Their Niles-based businesses, Brilliance Academy Inc. and Babbage Net School Inc., have been paid at least $23 million by Chicago Public Schools since 2005, records show.

Though it’s not clear how much of that may have been fraud, a federal indictment announced Monday alleges they ripped off school districts in 19 states.

The most serious accusations relate to bribes they allegedly paid in Texas and New Mexico. Arturo Martinez, 52, an official with the New Mexico Public Education Department, allegedly received unspecified “services” at a gentlemen’s club to help them win and keep a contract.

And Cedric Petersen, 61, of Corpus Christi, Texas, allegedly got Caribbean cruise vacations.

Together, Soultanali and Kassam allegedly snagged $8 million to $13.6 million for themselves by overbilling, the indictment alleges.

CPS spokesman Joel Hood said the district is working with the inspector general’s office to get to the bottom of any scams the father and son may have pulled in Chicago.
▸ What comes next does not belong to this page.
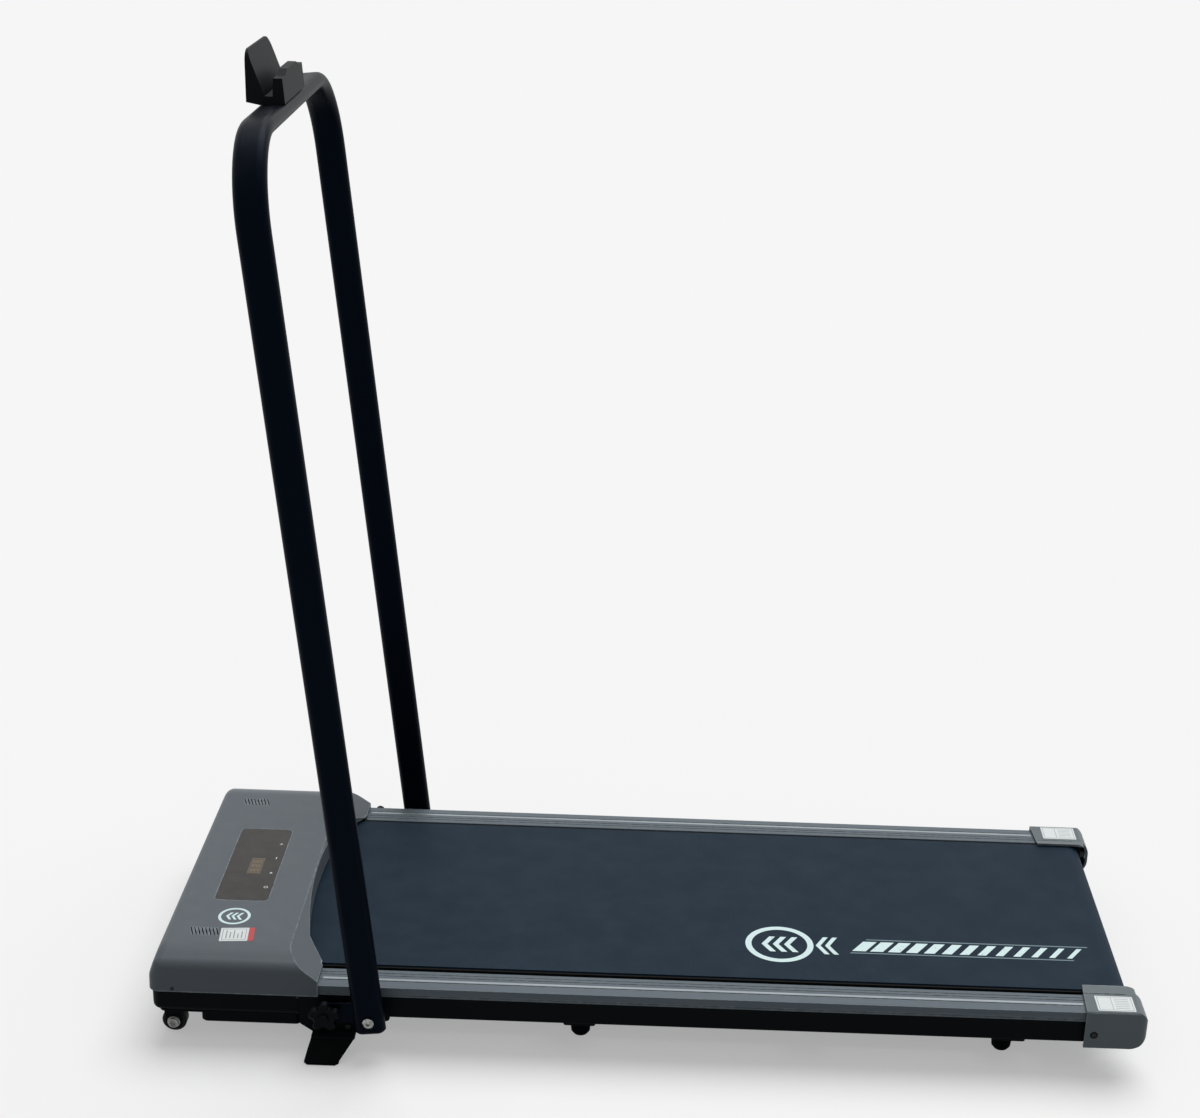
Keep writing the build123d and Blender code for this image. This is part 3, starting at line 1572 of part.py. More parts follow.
# ================================================================ wheels
def wheel_forks():
    """Folded brackets under the front that carry the transport wheels."""
    inner_cheek = wheel_outer_y - wheel_width - wheel_gap - fork_thickness
    outer_cheek = wheel_outer_y + wheel_gap
    top = tube_bottom - pan_thickness
    with BuildPart() as forks:
        for side in (LEFT, RIGHT):
            for y in (inner_cheek, outer_cheek):
                y0 = side * y if side == RIGHT else -(y + fork_thickness)
                with BuildSketch(side_plane(y0)):
                    with Locations((wheel_x, wheel_z)):
                        Circle(fork_tip_radius)
                    with Locations((wheel_x, top - fork_root / 2)):
                        Rectangle(fork_width, fork_root)
                    make_hull()
                    with Locations((wheel_x, wheel_z)):
                        Circle(wheel_bolt_radius, mode=Mode.SUBTRACT)
                extrude(amount=-fork_thickness)
            add(
                block(
                    wheel_x - fork_width / 2,
                    wheel_x + fork_width / 2,
                    min(side * inner_cheek, side * (outer_cheek + fork_thickness)),
                    max(side * inner_cheek, side * (outer_cheek + fork_thickness)),
                    top - fork_thickness,
                    top,
                )
            )
    return forks.part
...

“We will take whatever action is necessary to hold these vendors accountable, including suspension of services or debarment, and to ensure that classroom funds are protected,” he said.

Brilliance’s web site touts its presence in more than 40 CPS elementary and high schools, as well as in school districts in Waukegan and Peoria.

The Illinois State Board of Education, which approved Babbage as a service provider around 2003 under a previous owner and approved Brilliance in 2005, counted at least 35 districts that paid the companies, according to board spokeswoman Mary Fergus.

Those districts include some of the state’s poorest — North Chicago 187, Harvey 152, — and some of the largest — U46 in Elgin, for example.

The indictment alleges that between 2008 and 2012, Soultanali and Kassam lied about “the nature and quality of the tutoring services the companies provided, instead providing substandard supplemental educational materials to students, falsely inflating invoices the companies submitted to school districts for purported tutoring services, and creating and distributing false student progress and improvement reports.”

Their companies didn’t test all the children at the start of tutoring, and faked progress reports to show children performing better by the end of tutoring, prosecutors alleged.

Soultanali could not be reached Monday.

Kassam’s attorney Matthew Crowl declined to respond to questions but said Kassam has been privately discussing the case with federal officials for several months and is looking foreword to telling “his side of the story in court.”

Neither man has yet entered a plea.

If convicted, each faces up to 20 years on each of five counts of mail fraud and up to 10 years on each of three counts of bribery.

The government is also attempting to seize their homes, cars, jewelry and $33 million in stolen taxpayer funds.